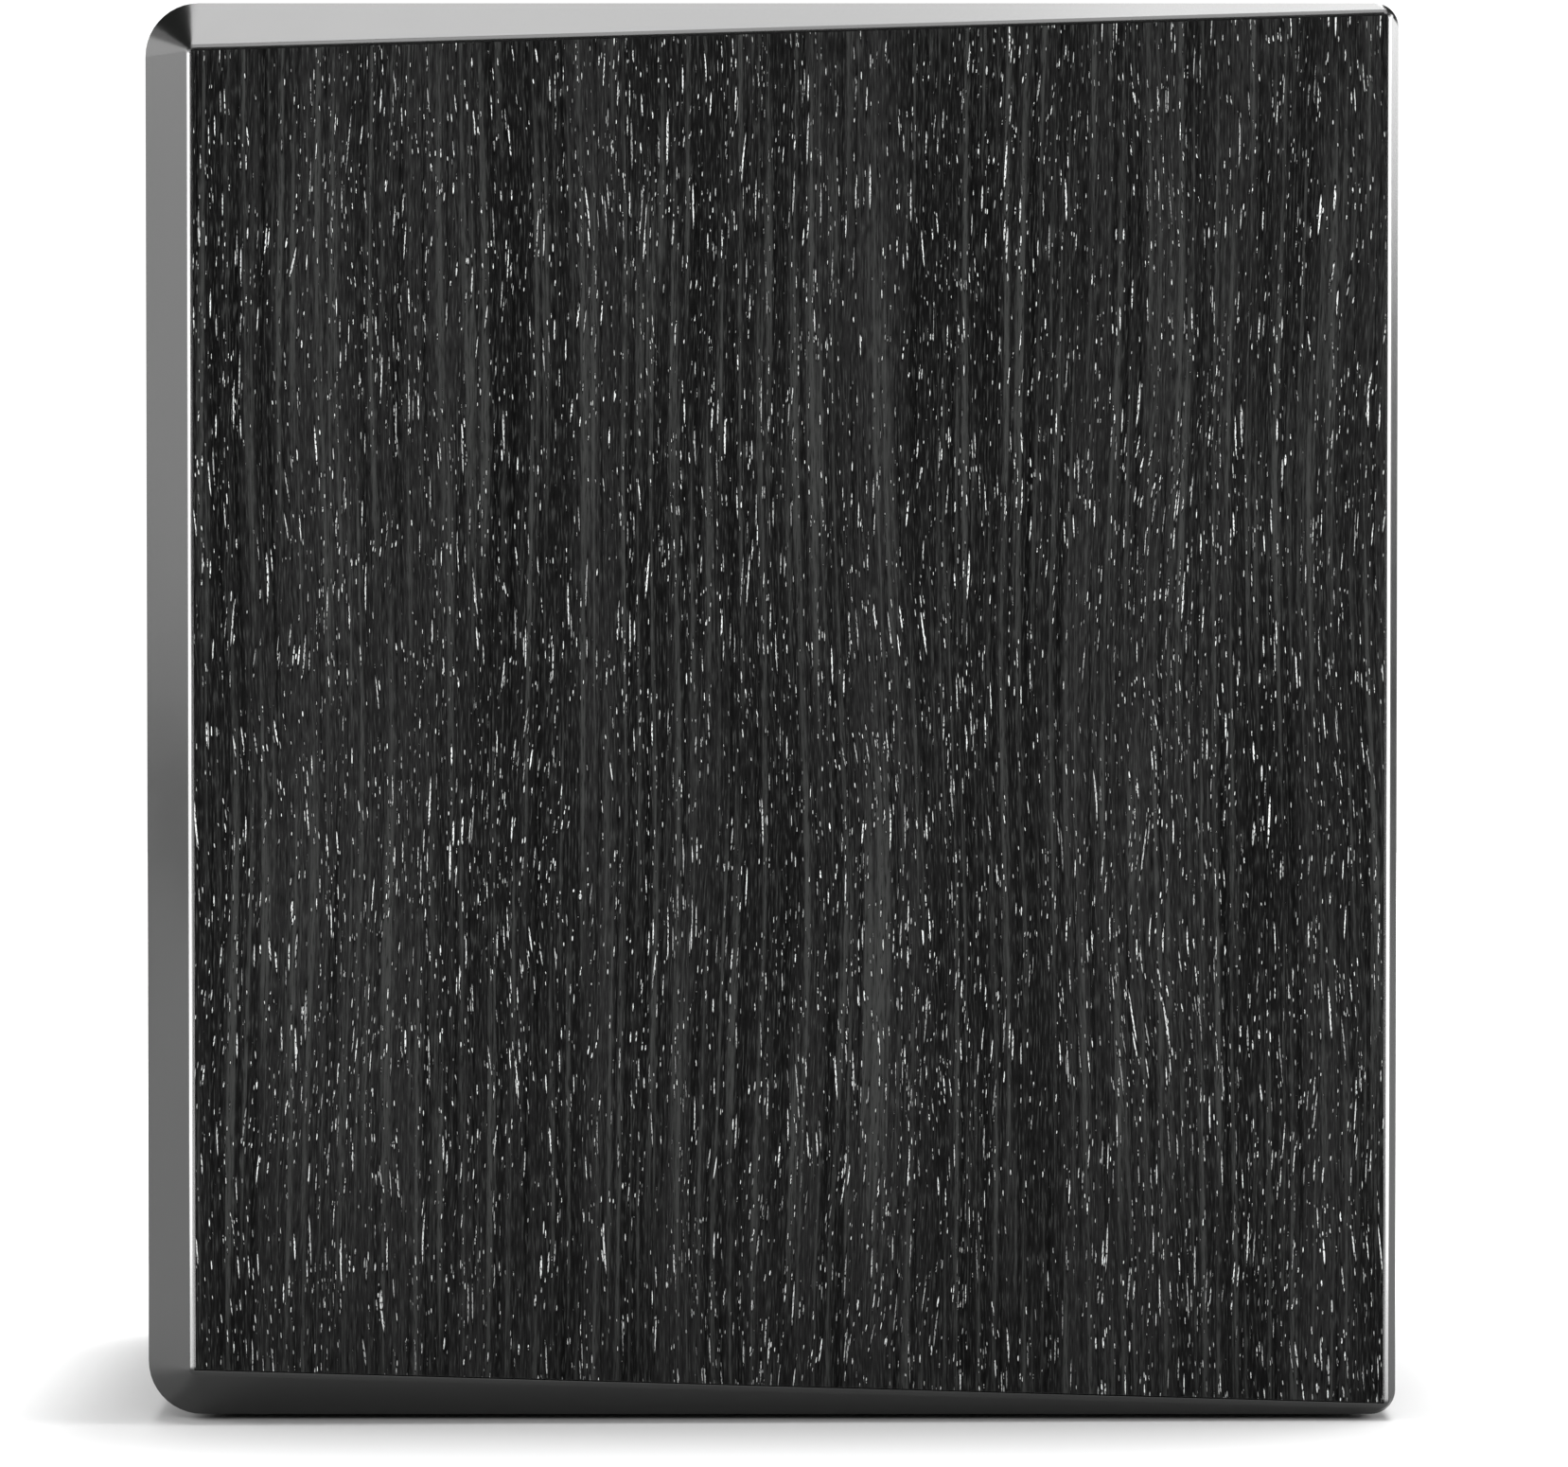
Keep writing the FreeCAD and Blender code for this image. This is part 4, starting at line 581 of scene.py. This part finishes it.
# polyester wadding: two pads, swollen a little between their faces
waddingLooks = {
    "pads": [((-65.1, -90.0, 313.5), (65.1, 5.0, 335.0)), ((-59.1, 113.0, 128.0), (59.1, 138.5, 232.5))],
    "inset": 2.5, "swell": 2.5, "voxel": 4.5, "pressure": 4.0, "round": 7.0, "fill": 0.45, "lastFrame": 20,
    "low": "#c4c5c1", "high": "#f0f0ec", "cloud": 14.0, "strand": 1.4, "depth": 1.6,
}


def bondedPolyester():
    # heat-bonded polyester fibre: white and matt, with a cloudy surface and loose ends
    looks = waddingLooks
    material, tree, shader, place = startMaterial("bondedPolyester", {"Roughness": 1.0, "Sheen Weight": 0.4})
    cloud = addNode(tree, "TexNoise", {"Vector": place, "Scale": 1 / looks["cloud"], "Detail": 4.0})
    strand = addNode(tree, "TexNoise", {
        "Vector": place, "Scale": 1 / looks["strand"], "Detail": 6.0, "Distortion": 1.5,
    })
    mixed = addNode(tree, "Mix", {0: 0.5, 2: cloud, 3: strand})
    share = addNode(tree, "MapRange", (mixed, 0.35, 0.62), **smooth)
    colour = addNode(tree, "Mix", {0: share, 6: linear(looks["low"]), 7: linear(looks["high"])}, **colourMix)
    bump = addNode(tree, "Bump", {"Height": mixed, "Distance": looks["depth"] / 1000})
    tree.links.new(colour, shader.inputs["Base Color"])
    tree.links.new(bump, shader.inputs["Normal"])
    return material


def settle(piece):
    # takes the shape that the modifiers give as the piece's own mesh
    seen = piece.evaluated_get(bpy.context.evaluated_depsgraph_get())
    mesh = bpy.data.meshes.new_from_object(seen)
    piece.modifiers.clear()
    old, piece.data = piece.data, mesh
    bpy.data.meshes.remove(old)


def makePad(name, low, high, material):
    looks = waddingLooks
    low, high = Vector(low) / 1000, Vector(high) / 1000
    inset = Vector((1, 1, 1)) * looks["inset"] / 1000
    shape = bmesh.new()
    bmesh.ops.create_cube(shape, size=1.0)
    bmesh.ops.scale(shape, verts=shape.verts[:], vec=high - low - inset * 2)
    bmesh.ops.translate(shape, verts=shape.verts[:], vec=(high + low) / 2)
    bmesh.ops.bevel(shape, geom=shape.edges[:], offset=looks["round"] / 1000, affect="EDGES", segments=4,
                    profile=0.5, material=-1)
    mesh = bpy.data.meshes.new(name)
    shape.to_mesh(mesh)
    shape.free()
    pad = bpy.data.objects.new(name, mesh)
    bpy.context.collection.objects.link(pad)
    remesh = pad.modifiers.new("remesh", "REMESH")
    remesh.mode = "VOXEL"
    remesh.voxel_size = looks["voxel"] / 1000
    settle(pad)
    before = [vertex.co.copy() for vertex in pad.data.vertices]
    cloth = pad.modifiers.new("cloth", "CLOTH")
    cloth.settings.use_pressure = True
    cloth.settings.uniform_pressure_force = looks["pressure"]
    cloth.settings.effector_weights.gravity = 0
    cloth.point_cache.frame_start, cloth.point_cache.frame_end = 1, looks["lastFrame"]
    for step in range(1, looks["lastFrame"] + 1):
        bpy.context.scene.frame_set(step)
    settle(pad)
    bpy.context.scene.frame_set(1)
    most = looks["swell"] / 1000
    for vertex, old in zip(pad.data.vertices, before):
        moved = vertex.co - old
        if moved.length > most:
            vertex.co = old + moved.normalized() * most
    rounding = pad.modifiers.new("rounding", "SUBSURF")
    rounding.levels = rounding.render_levels = 1
    settle(pad)
    pad.data.shade_smooth()
    pad.data.materials.append(material)
    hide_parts("wadding")
    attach(pad, "cabinet")


waddingCloth = bondedPolyester()
for number, (low, high) in enumerate(waddingLooks["pads"], 1):
    makePad(f"waddingPad{number}", low, high, waddingCloth)
print("soft pieces made")


# stage: a painted floor, matt and pale, that runs out into a white background
# fades are in millimetres: near is from the cabinet's footprint, where the weaker glow paints a soft shadow
# round the base, far is from the middle of the floor
floorLooks = {
    "radius": 3.0, "tint": "#ececec", "near": (10.0, 175.0, 0.0, 0.55), "far": (700.0, 2000.0, 0.0, 0.6),
    "ahead": 2.8,
}


def makeFloor():
    mesh = bpy.data.meshes.new("floor")
    shape = bmesh.new()
    bmesh.ops.create_circle(shape, cap_ends=True, segments=96, radius=floorLooks["radius"])
    shape.to_mesh(mesh)
    shape.free()
    floor = bpy.data.objects.new("floor", mesh)
    bpy.context.collection.objects.link(floor)
    material, tree, shader, place = startMaterial("paintedFloor", {
        "Base Color": linear(floorLooks["tint"]), "Roughness": 0.8, "Specular IOR Level": 0.1,
        "Emission Color": linear("#ffffff"),
    })
    # it glows more the further it is from the cabinet's footprint, so that it ends as white as the
    # background; the weaker glow near the footprint is a painted shadow round the cabinet's base
    foot = (cadBox[1].x * 1000, cadBox[1].y * 1000, 0.0)
    past = addNode(tree, "VectorMath", (place,), operation="ABSOLUTE")
    past = addNode(tree, "VectorMath", (past, foot), operation="SUBTRACT")
    past = addNode(tree, "VectorMath", (past, (0.0, 0.0, 0.0)), operation="MAXIMUM")
    # the painted shadow reaches less far beyond the cabinet's front and rear than beyond its sides
    past = addNode(tree, "VectorMath", (past, (1.0, floorLooks["ahead"], 1.0)), operation="MULTIPLY")
    away = addNode(tree, "VectorMath", (past,), output="Value", operation="LENGTH")
    near = addNode(tree, "MapRange", (away, *floorLooks["near"]), **smooth)
    out = addNode(tree, "VectorMath", (place,), output="Value", operation="LENGTH")
    far = addNode(tree, "MapRange", (out, *floorLooks["far"]), **smooth)
    glow = addNode(tree, "Math", (near, far), operation="ADD")
    tree.links.new(glow, shader.inputs["Emission Strength"])
    mesh.materials.append(material)


# lights: name, place, target, size, brightness of the face, and what it is for
# "frame" lights fall on the lacquered side frames alone, "fill" lights are never seen in reflections
lights = [
    ("topLightFront", (-0.17, -0.16, 1.7), (-0.17, -0.16, 0.0), (0.9, 0.6), 7.4, "all"),
    ("topLightRear", (-0.17, 0.46, 1.7), (-0.17, 0.46, 0.0), (0.9, 0.64), 11.5, "all"),
    ("frameLightFront", (0.2, -1.7, 0.57), (0.1, -0.1, 0.3), (1.0, 0.9), 2.6, "frame"),
    ("frameLightRear", (0.2, 1.7, 0.8), (0.1, 0.1, 0.3), (1.0, 0.9), 13.0, "frame"),
    ("edgeLightFront", (0.37, -0.48, 0.2), (0.1, -0.15, 0.2), (0.5, 0.6), 4.5, "frame"),
    ("edgeLightRear", (0.37, 0.48, 0.2), (0.1, 0.15, 0.2), (0.5, 0.6), 4.5, "frame"),
    ("edgeLightTop", (0.55, 0.1, 0.95), (0.1, 0.05, 0.35), (1.0, 0.7), 5.0, "frame"),
    ("softFront", (0.3, -1.9, 1.0), (0.0, -0.1, 0.2), (1.3, 1.1), 1.3, "all"),
    ("softRear", (0.3, 1.9, 1.0), (0.0, 0.1, 0.2), (1.3, 1.1), 1.3, "all"),
    ("fillFront", (0.0, -2.4, 1.3), (0.0, -0.1, 0.2), (1.6, 1.2), 2.6, "fill"),
    ("fillRear", (0.0, 2.4, 1.3), (0.0, 0.1, 0.2), (1.6, 1.2), 2.6, "fill"),
    ("fillRight", (2.6, 0.0, 1.2), (0.0, 0.0, 0.2), (1.6, 1.0), 4.0, "fill"),
    ("softLeft", (-2.6, 0.0, 1.2), (0.0, 0.0, 0.2), (1.6, 1.0), 3.2, "all"),
]


def makeLights():
    # area lights that face their targets; power follows from the brightness wanted of the face
    framed = bpy.data.collections.new("litByFrameLights")
    for name in sideFrames:
        framed.objects.link(nodes[name])
    for name, place, target, (width, height), brightness, use in lights:
        light = bpy.data.lights.new(name, "AREA")
        light.shape = "RECTANGLE"
        light.size, light.size_y = width, height
        light.energy = brightness * math.pi * width * height
        lamp = bpy.data.objects.new(name, light)
        lamp.location = place
        lamp.rotation_euler = (Vector(target) - Vector(place)).to_track_quat("-Z", "Y").to_euler()
        lamp.visible_camera = False
        lamp.visible_glossy = use != "fill"
        lamp.visible_diffuse = use != "frame"
        if use == "frame":
            lamp.light_linking.receiver_collection = framed
        bpy.context.collection.objects.link(lamp)


# camera: square on to the side, a long lens a little above the middle
cameraLooks = {
    "distance": 1.8, "tilt": math.radians(1.7), "frameWidth": 0.389, "sideways": 0.003, "drop": 0.0057,
    "beyond": 0.005, "sensor": 36.0,
}


def makeCamera():
    camera = bpy.data.cameras.new("camera")
    camera.sensor_width = cameraLooks["sensor"]
    camera.lens = camera.sensor_width * cameraLooks["distance"] / cameraLooks["frameWidth"]
    camera.dof.use_dof = False
    low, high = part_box("right_cheek")
    middle = (low.z + high.z) / 2 - cameraLooks["drop"]
    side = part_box("front_baffle")[1].x + cameraLooks["beyond"]
    target = Vector((side, cameraLooks["sideways"], middle))
    back = Vector((math.cos(cameraLooks["tilt"]), 0, math.sin(cameraLooks["tilt"])))
    eye = bpy.data.objects.new("camera", camera)
    eye.location = target + back * cameraLooks["distance"]
    eye.rotation_euler = (-back).to_track_quat("-Z", "Y").to_euler()
    bpy.context.collection.objects.link(eye)
    bpy.context.scene.camera = eye


# white behind the object, dim in reflections so that they have dark edges, and a soft fill for the rest
worldLooks = {"seen": 1.15, "mirrored": 0.03, "fill": 0.3}


def makeWorld():
    world = bpy.data.worlds.new("studio")
    bpy.context.scene.world = world
    world.use_nodes = True
    tree = world.node_tree
    tree.nodes.clear()
    seen = addNode(tree, "LightPath", output="Is Camera Ray")
    white = linear("#ffffff")
    uses = ("seen", "mirrored", "fill")
    backdrop, dim, fill = [addNode(tree, "Background", (white, worldLooks[use])) for use in uses]
    mixed = addNode(tree, "MixShader", (seen.node.outputs["Is Glossy Ray"], fill, dim))
    mixed = addNode(tree, "MixShader", (seen, mixed, backdrop))
    addNode(tree, "OutputWorld", {"Surface": mixed})


makeFloor()
makeCamera()
makeWorld()
makeLights()
bpy.context.scene.view_settings.view_transform = "Standard"
print("stage made")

☆ ☆ ☆ ☆ ☆

Short task » Tally up the lines of the listing containing the word "cabinet". Give only the total.

Task response » 5